====== Supplied information

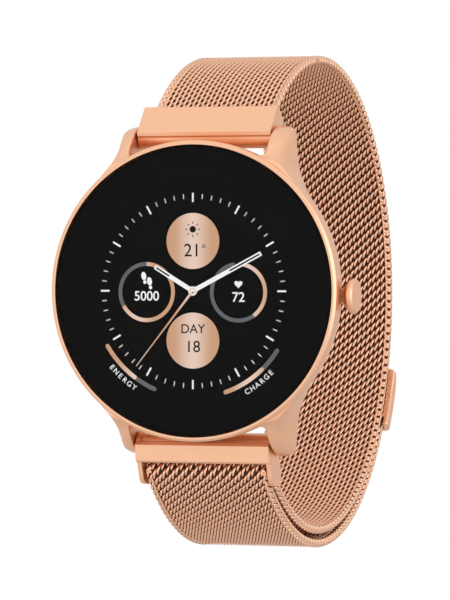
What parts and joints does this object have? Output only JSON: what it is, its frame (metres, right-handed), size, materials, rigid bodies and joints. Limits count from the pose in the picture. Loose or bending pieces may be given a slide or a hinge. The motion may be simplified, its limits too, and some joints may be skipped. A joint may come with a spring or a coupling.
{
  "type": "round smartwatch",
  "caption": "Round smartwatch with domed glass, lugged case, push crown and a woven wire strap folded back to a magnetic clasp",
  "frame": {"origin": "centre of the strap's loop, where the wrist goes", "axes": "+X is out through the crown, +Z is 12 o'clock and the dial faces -Y"},
  "size_m": [0.0444, 0.07, 0.0724],
  "materials": {
    "mid_case": "satin rose gold",
    "bezel_ring": "satin rose gold",
    "crown_cap": "satin rose gold",
    "upper_link": "satin rose gold",
    "lower_link": "satin rose gold",
    "clasp_housing": "satin rose gold",
    "back_cover": "satin rose gold",
    "upper_mesh_1": "woven wire, rose gold",
    "upper_mesh_2": "woven wire, rose gold",
    "upper_mesh_3": "woven wire, rose gold",
    "upper_mesh_4": "woven wire, rose gold",
    "lower_mesh": "woven wire, rose gold",
    "fold_mesh": "woven wire, rose gold",
    "tail_mesh_1": "woven wire, rose gold",
    "tail_mesh_2": "woven wire, rose gold",
    "tail_mesh_3": "woven wire, rose gold",
    "cover_glass": "clear black-backed glass",
    "sensor_window": "clear black-backed glass",
    "glass_gasket": "soft black",
    "display_pad": "soft black",
    "back_gasket": "soft black",
    "crown_o_rings": "soft black",
    "battery_pad": "soft black",
    "display_panel": "black display stack",
    "display_flex": "amber film",
    "inner_frame": "milled plate",
    "main_board": "circuit board",
    "sensor_board": "circuit board",
    "board_chips": "black moulding",
    "display_connector": "black moulding",
    "switch_body": "black moulding",
    "light_baffle": "black moulding",
    "clasp_pad": "black moulding",
    "frame_screws": "plain steel",
    "processor_shield": "plain steel",
    "motor_can": "plain steel",
    "motor_shaft": "plain steel",
    "switch_bracket": "plain steel",
    "crown_tube": "plain steel",
    "crown_stem": "plain steel",
    "crown_clip": "plain steel",
    "back_screws": "plain steel",
    "upper_bar_tube": "plain steel",
    "upper_bar_pin": "plain steel",
    "upper_release_pin": "plain steel",
    "upper_bar_spring": "plain steel",
    "lower_bar_tube": "plain steel",
    "lower_bar_pin": "plain steel",
    "lower_release_pin": "plain steel",
    "lower_bar_spring": "plain steel",
    "fold_bar": "plain steel",
    "motor_rotor": "dense weight",
    "switch_button": "light keycap",
    "battery": "pouch cell",
    "sensor_leds": "lamp",
    "charging_pads": "gold plated",
    "charging_magnets": "nickel plated magnet",
    "clasp_magnets": "nickel plated magnet"
  },
  "bodies": {
    "head": {"mid_case": "mid_case", "bezel_ring": "bezel_ring", "cover_glass": "cover_glass", "glass_gasket": "glass_gasket", "display_panel": "display_panel", "display_pad": "display_pad", "display_flex": "display_flex", "inner_frame": "inner_frame", "frame_screws": "frame_screws", "main_board": "main_board", "processor_shield": "processor_shield", "board_chips": "board_chips", "display_connector": "display_connector", "battery": "battery", "battery_pad": "battery_pad", "motor_can": "motor_can", "motor_shaft": "motor_shaft", "switch_bracket": "switch_bracket", "switch_body": "switch_body", "crown_tube": "crown_tube", "back_cover": "back_cover", "back_gasket": "back_gasket", "back_screws": "back_screws", "sensor_window": "sensor_window", "sensor_board": "sensor_board", "sensor_leds": "sensor_leds", "light_baffle": "light_baffle", "charging_pads": "charging_pads", "charging_magnets": "charging_magnets"},
    "rotor": {"motor_rotor": "motor_rotor"},
    "crown_slider": {"crown_clip": "crown_clip"},
    "crown": {"crown_cap": "crown_cap", "crown_stem": "crown_stem", "crown_o_rings": "crown_o_rings"},
    "button": {"switch_button": "switch_button"},
    "upper_band": {"upper_link": "upper_link", "upper_bar_tube": "upper_bar_tube", "upper_bar_pin": "upper_bar_pin", "upper_bar_spring": "upper_bar_spring", "upper_mesh_1": "upper_mesh_1"},
    "upper_release": {"upper_release_pin": "upper_release_pin"},
    "band_b": {"upper_mesh_2": "upper_mesh_2"},
    "band_c": {"upper_mesh_3": "upper_mesh_3"},
    "band_d": {"upper_mesh_4": "upper_mesh_4"},
    "lower_band": {"lower_link": "lower_link", "lower_bar_tube": "lower_bar_tube", "lower_bar_pin": "lower_bar_pin", "lower_bar_spring": "lower_bar_spring", "fold_bar": "fold_bar", "fold_mesh": "fold_mesh", "lower_mesh": "lower_mesh"},
    "lower_release": {"lower_release_pin": "lower_release_pin"},
    "tail_a": {"tail_mesh_1": "tail_mesh_1"},
    "tail_b": {"tail_mesh_2": "tail_mesh_2"},
    "tail_c": {"tail_mesh_3": "tail_mesh_3", "clasp_housing": "clasp_housing", "clasp_magnets": "clasp_magnets", "clasp_pad": "clasp_pad"}
  },
  "joints": [
    {"name": "crown_press", "type": "slide", "parent": "head", "child": "crown_slider", "axis": [-1, 0, 0], "range_m": [0, 0.00045], "stiffness_N_per_m": 400, "springref_m": -0.0004},
    {"name": "crown_turn", "type": "hinge", "parent": "crown_slider", "child": "crown", "pos_m": [0, -0.029, 0.0001], "axis": [1, 0, 0], "continuous": true},
    {"name": "switch_travel", "type": "slide", "parent": "head", "child": "button", "axis": [-1, 0, 0], "range_m": [0, 0.00045]},
    {"name": "motor_spin", "type": "hinge", "parent": "head", "child": "rotor", "pos_m": [0, -0.0275, -0.0054], "axis": [1, 0, 0], "continuous": true},
    {"name": "upper_swing", "type": "hinge", "parent": "head", "child": "upper_band", "pos_m": [0, -0.026, 0.0227], "axis": [1, 0, 0], "range_deg": [0, 30]},
    {"name": "band_flex_b", "type": "hinge", "parent": "upper_band", "child": "band_b", "pos_m": [0, -0.00307, 0.03507], "axis": [1, 0, 0], "range_deg": [0, 12]},
    {"name": "band_flex_c", "type": "hinge", "parent": "band_b", "child": "band_c", "pos_m": [0, 0.02019, 0.02883], "axis": [1, 0, 0], "range_deg": [0, 12]},
    {"name": "band_flex_d", "type": "hinge", "parent": "band_c", "child": "band_d", "pos_m": [0, 0.03348, 0.01088], "axis": [1, 0, 0], "range_deg": [0, 12]},
    {"name": "lower_swing", "type": "hinge", "parent": "head", "child": "lower_band", "pos_m": [0, -0.026, -0.0211], "axis": [-1, 0, 0], "range_deg": [0, 28]},
    {"name": "tail_lift", "type": "hinge", "parent": "lower_band", "child": "tail_a", "pos_m": [0, -0.02669, -0.02606], "axis": [-1, 0, 0], "range_deg": [0, 24]},
    {"name": "tail_flex_b", "type": "hinge", "parent": "tail_a", "child": "tail_b", "pos_m": [0, 0.00093, -0.03713], "axis": [-1, 0, 0], "range_deg": [0, 18]},
    {"name": "tail_flex_c", "type": "hinge", "parent": "tail_b", "child": "tail_c", "pos_m": [0, 0.02128, -0.03012], "axis": [-1, 0, 0], "range_deg": [0, 12]},
    {"name": "upper_release", "type": "slide", "parent": "upper_band", "child": "upper_release", "axis": [1, 0, 0], "range_m": [0, 0.0012], "stiffness_N_per_m": 200, "springref_m": -0.0015},
    {"name": "lower_release", "type": "slide", "parent": "lower_band", "child": "lower_release", "axis": [1, 0, 0], "range_m": [0, 0.0012], "stiffness_N_per_m": 200, "springref_m": -0.0015}
  ],
  "couplings": [
    {"joint": "switch_travel", "follows": "crown_press", "ratio": 1},
    {"joint": "band_flex_b", "follows": "upper_swing", "ratio": 0.4},
    {"joint": "band_flex_c", "follows": "upper_swing", "ratio": 0.4},
    {"joint": "band_flex_d", "follows": "upper_swing", "ratio": 0.4},
    {"joint": "tail_flex_b", "follows": "tail_lift", "ratio": 0.75},
    {"joint": "tail_flex_c", "follows": "tail_lift", "ratio": 0.5}
  ]
}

============

# Written task:
In the material above, find each line that contains the word "bodies", and select it.

# Exercise answer:
What parts and joints does this object have? Output only JSON: what it is, its frame (metres, right-handed), size, materials, rigid bodies and joints. Limits count from the pose in the picture. Loose or bending pieces may be given a slide or a hinge. The motion may be simplified, its limits too, and some joints may be skipped. A joint may come with a spring or a coupling.
  "bodies": {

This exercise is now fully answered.